Error Codes, again...

One of the tech writers in my group just asked a question about documenting error codes.

I've written about my feelings regarding documenting error codes in the past, but I've never actually written about what it means to define error codes for your component.

The critical aspect of error codes is recognition of the fact that error codes are all about diagnosibility. They're about providing enough information to someone to figure out the cause of a problem.  This is true whether you use error codes or exceptions, btw - they're all mechanisms for diagnosing failures.

Error codes serve two related purposes.  You need to be able to provide information to the developer of an application that allows that developer to diagnose the cause of a failure (or to let the developer of an application determine the appropriate corrective action to take in the event of a failure).  And you need to be able to provide information to the user of the application that hosts your control to allow them to diagnose the cause of a failure.

The second reason above is why there are APIs like FormatMessage which allow you to determine a string version of system errors.  Or waveOutGetErrorText, which does the same thing for the multimedia APIs (there's a similar mixerGetErrorText, etc).  These APIs allow you to get a human readable error string for any system error.

One of the basic requirements for any interface is that you define the errors that will be returned by that interface.  It's a fundamental part of the contract (and every interface defines a contract).

Now your definition of errors can be simple ("Returns an HRESULT which defines the failure") or it can be complex ("When the frobble can't be found, it returns E_FROBLE_NOT_FOUND").  But you need to define your error codes.

When you define your error codes, you essentially have three choices:

  1. You can choose to simply let the lower level error code bubble up to your caller.
  2. You can choose to define new error codes for your component.
  3. You can completely define the error codes that your component returns.

There are pros and cons to each of these choices.
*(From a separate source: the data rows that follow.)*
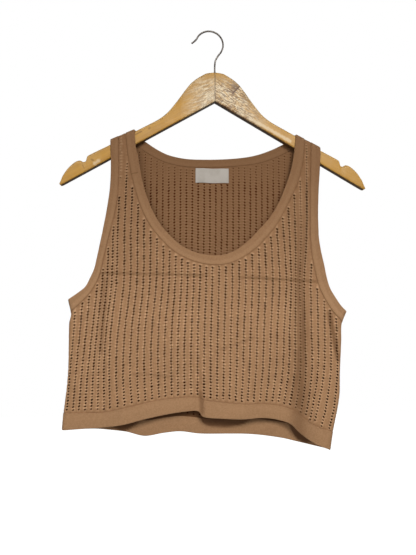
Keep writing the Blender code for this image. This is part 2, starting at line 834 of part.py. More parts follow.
def arm_ring(hand, out, top, bottom):
    """The rounded outline of an arm where it is cut across, a distance out from the joint."""
    ring = []
    x = HANGER_CENTRE_X + hand * out
    for side_y, side_z, rounding in (
        (1, 1, ARM_TOP_ROUNDING),
        (-1, 1, ARM_TOP_ROUNDING),
        (-1, -1, ARM_BOTTOM_ROUNDING),
        (1, -1, ARM_BOTTOM_ROUNDING),
    ):
        reach_z = min(rounding / math.cos(ARM_SLOPE), ROUNDING_SHARE * (top - bottom))
        reach_y = min(rounding, ROUNDING_SPREAD * reach_z)
        edge_z = top if side_z > 0 else bottom
        for i in range(CORNER_POINTS):
            turn = 0.5 * math.pi * i / (CORNER_POINTS - 1)
            if side_y * side_z < 0:
                turn = 0.5 * math.pi - turn
            y = ARM_HALF_THICKNESS - reach_y * (1.0 - math.cos(turn))
            z = edge_z - side_z * reach_z * (1.0 - math.sin(turn))
            ring.append(Vector((x, side_y * y, z)))
    return ring


def build_hanger_arm(name, hand, bore):
    """One arm of the hanger, from the centre joint to its tip, with half the hook's bore."""
    rings = []
    for out, top, rise in thinned_arm(smooth_path(ARM_TOP)):
        bottom = ARM_APEX_Z - math.tan(ARM_SLOPE) * out + rise
        rings.append(arm_ring(hand, out, top, bottom))
    mesh = mesh_of(name, *loft(rings, closed=False))
    finish(mesh, WOOD_COLOUR, WOOD_ROUGHNESS)
    cut = link(mesh).modifiers.new("hook_bore", "BOOLEAN")
    cut.operation = "DIFFERENCE"
    cut.object = bore


def thinned_arm(path):
    """The arm's path at its own spacing, closer where the top edge turns at the notch and tip."""
    kept, last = [path[0]], path[-1]
    for point in path[1:-1]:
        spacing = HANGER_STEP if point[0] < TIP_START else TIP_STEP
        if math.dist(point, kept[-1]) >= spacing and last[0] - point[0] > TIP_END_SPACING:
            kept.append(point)
    return [*kept, last]


def build_bore():
    """The cutter that makes room for the hook's stem between the two arms."""
    mesh = bpy.data.meshes.new("hook_bore_cutter")
    shape = bmesh.new()
    bmesh.ops.create_cone(
        shape,
        cap_ends=True,
        segments=BORE_SIDES,
        radius1=HOOK_BORE_RADIUS,
        radius2=HOOK_BORE_RADIUS,
        depth=BORE_DEPTH,
    )
    shape.to_mesh(mesh)
    shape.free()
    cutter = link(mesh)
    cutter.location = (HANGER_CENTRE_X, 0.0, BORE_END_Z + 0.5 * BORE_DEPTH)
    cutter.hide_render = True
    cutter.display_type = "WIRE"
    return cutter


def hook_points():
    """The wire's middle line, from its tip round the bend and down into the hanger."""
    centre_x, centre_z = HOOK_BEND_CENTRE
    first, last = (math.radians(angle) for angle in HOOK_BEND_ANGLES)
    bend = []
    for i in range(HOOK_BEND_POINTS):
        angle = first + (last - first) * i / (HOOK_BEND_POINTS - 1)
        x = centre_x + HOOK_BEND_RADIUS * math.cos(angle)
        bend.append((x, centre_z + HOOK_BEND_RADIUS * math.sin(angle)))
    straight = [(HANGER_CENTRE_X, z) for z in (HOOK_STEM_STRAIGHT_Z, HOOK_END_Z)]
    path = smooth_path([*HOOK_TIP, *bend, *HOOK_STEM, *straight])
    return [path[0], *path[HOOK_THINNING:-HOOK_THINNING:HOOK_THINNING], path[-1]]


def build_hook():
    """The steel wire hook."""
    curve = bpy.data.curves.new("hook", "CURVE")
    curve.dimensions = "3D"
    curve.bevel_depth = HOOK_WIRE_RADIUS
    curve.bevel_resolution = 2
    curve.use_fill_caps = True
    route = hook_points()
    spline = curve.splines.new("POLY")
    spline.points.add(len(route) - 1)
    for point, (x, z) in zip(spline.points, route):
        point.co = (x, 0.0, z, 1.0)
    finish(curve, STEEL_COLOUR, STEEL_ROUGHNESS, metallic=1.0)
    link(curve)


def main():
    """Clear the scene and build every piece."""
    for old in list(bpy.data.objects):
        bpy.data.objects.remove(old, do_unlink=True)
    build_panel("front_panel", FRONT)
    build_panel("back_panel", BACK)
    build_neckband()
    build_armhole_band("armhole_band_left", LEFT)
    build_armhole_band("armhole_band_right", RIGHT)
    build_hem_band("hem_band_front", FRONT)
    build_hem_band("hem_band_back", BACK)
    build_label()
    bore = build_bore()
    build_hanger_arm("hanger_arm_left", LEFT, bore)
    build_hanger_arm("hanger_arm_right", RIGHT, bore)
    build_hook()


main()
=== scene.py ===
"""Looks of an open-knit tank top on its wooden hanger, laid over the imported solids.

Metres, +Z up, -Y towards the viewer. The origin is the underside of the hook's bend. The
cloth is drawn on a flat pattern, x across and z up as seen from the front, and
HangingCloth.place() lays that pattern in space, as the solids do.
"""

import logging
import math
from dataclasses import dataclass
from enum import Enum

import bmesh
import bpy
import numpy as np
from mathutils import Matrix, Vector
from mathutils.geometry import delaunay_2d_cdt
from mathutils.kdtree import KDTree


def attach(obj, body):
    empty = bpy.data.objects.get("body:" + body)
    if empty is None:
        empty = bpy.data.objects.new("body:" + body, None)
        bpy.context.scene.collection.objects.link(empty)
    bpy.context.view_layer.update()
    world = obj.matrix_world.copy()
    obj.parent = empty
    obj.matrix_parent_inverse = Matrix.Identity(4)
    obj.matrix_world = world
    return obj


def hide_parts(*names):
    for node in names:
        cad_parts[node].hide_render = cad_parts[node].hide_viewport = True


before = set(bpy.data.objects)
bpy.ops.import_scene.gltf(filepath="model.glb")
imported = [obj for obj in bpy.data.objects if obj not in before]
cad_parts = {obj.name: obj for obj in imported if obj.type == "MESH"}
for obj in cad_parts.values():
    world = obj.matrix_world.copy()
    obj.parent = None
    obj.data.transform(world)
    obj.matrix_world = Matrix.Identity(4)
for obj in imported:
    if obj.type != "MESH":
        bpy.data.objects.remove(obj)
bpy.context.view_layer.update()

log = logging.getLogger("tank_top")


class Side(Enum):
    """Front or back of the garment. The value is the sign of Y."""

    FRONT = -1
    BACK = 1


class Hand(Enum):
    """Left or right as the viewer sees it. The value is the sign of X."""

    LEFT = -1
    RIGHT = 1


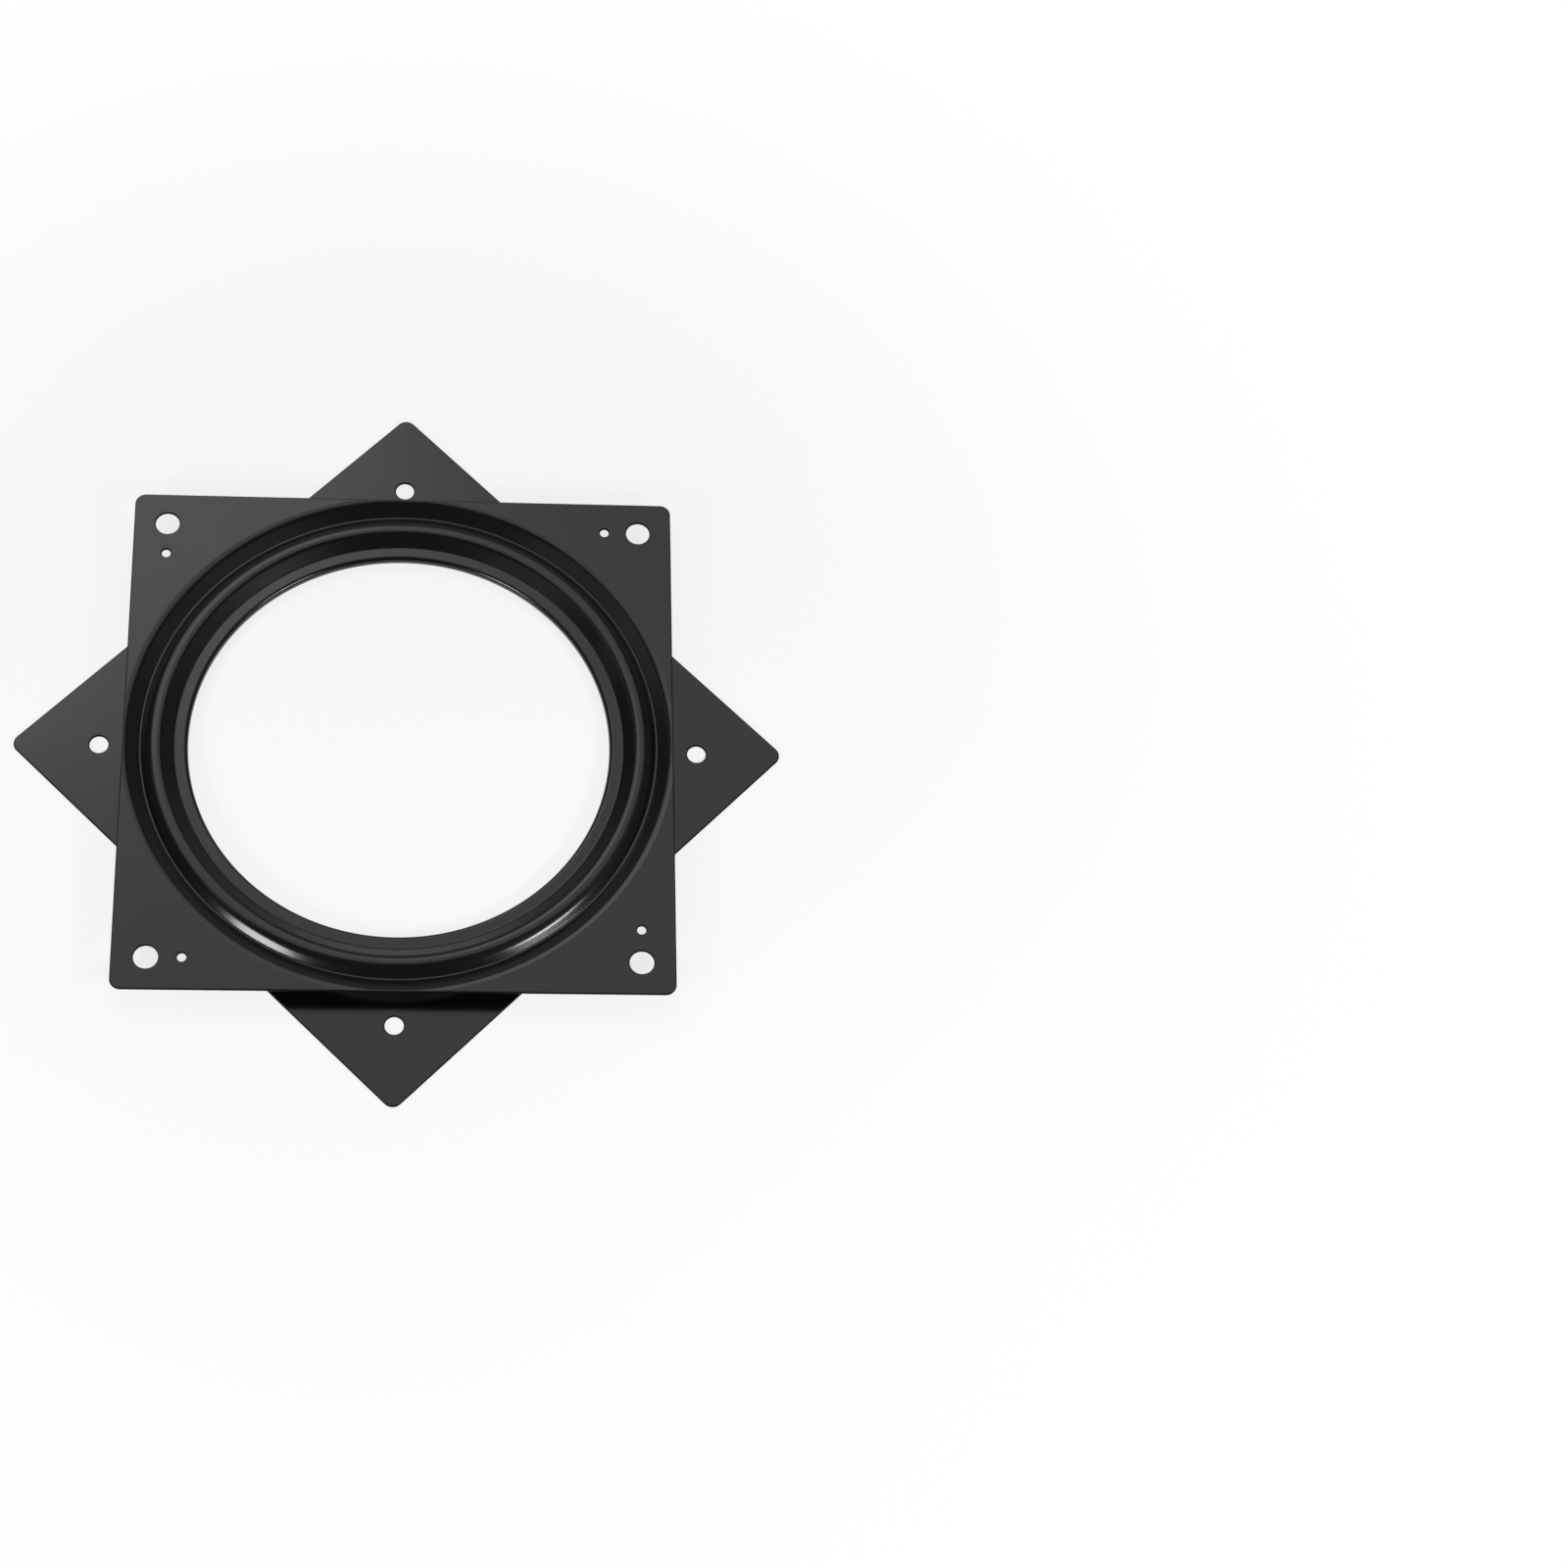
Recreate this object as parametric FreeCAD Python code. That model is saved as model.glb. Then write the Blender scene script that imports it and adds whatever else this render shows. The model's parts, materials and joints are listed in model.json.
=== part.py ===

The problem with the first choice is that often times the low level error code is meaningless.  Or worse, it may be incorrect.  A great example of this occurs if you mess up the AEDebug registry key for an application.  The loader will attempt to access this registry key, and if there is an error (like an entry not found), it will bubble the failure up to the caller.  Which can result in your getting an ERROR_FILE_NOT_FOUND error when you try to launch your application, even though the application is there - the problem is that the AEDebug registry key pointed to a debugger that wasn't found.  But bubbling the failure up has killed diagnosibility - the actual problem had to do with the parsing of a registry key, but the caller has no way of knowing that.  This is also yet another example of Joel's Law of Leaky Abstractions - the lower level information leaked to the higher level.

The problem with the second choice is actually that that it hides the information from the lower level abstraction.  It's just the opposite - sometimes you WANT the abstraction to leak, because there is often useful information that gets lost.  For instance, in the component on which I'm working, RPC_X_ENUM_VALUE_OUT_OF_RANGE, RPC_X_BYTE_COUNT_TO_SMALL, and a couple of other RPC errors are mapped to E_INVALIDARG.  While E_INVALIDARG is reasonably accurate (these are all errors in argument), RPC returned specific information about the failure that hiding the error masks.  So there has been a loss of specificity about the error, which once again hinders diagnosability - it's harder to debug the problem from the error.  On the other hand, the errors that are returned are domain specific.

The third choice (locking down the set of error codes returned) is what was done in my linked example.  The problem with this is that it locks you into those error codes forever.  You will NEVER have an opportunity to change them, even if something changes underneath.  So when the time comes to add offline storage to your file system, you can't add a "tape index not found" error to the CreateFile API because it wasn't one of the previously enumerated error codes.

The first is a recipe for confusion, especially when the lower level error codes apply to another domain - what do you do if CreateThread returns ERROR_PATH_NOT_FOUND?  The third option is simply an unmitigated nightmare for the long term viability of your system.

My personal choice is #2, even with the error hiding potential.  But you need to be very careful to ensure that your choice of error codes is appropriate - you need to ensure that you provide enough diagnostic information for a developer to determine the cause of the failure while retaining enough domain specific information to allow the user to understand the cause of the failure.

Interestingly enough CLR Exceptions handle the leaky abstraction issue neatly by defining the Exception.InnerException property which allows you to retain the original cause of the error.  This allows a developer attempting to diagnose a failure to see the ACTUAL cause of the failure, while allowing the component to define a failure that's more germane to its problem domain.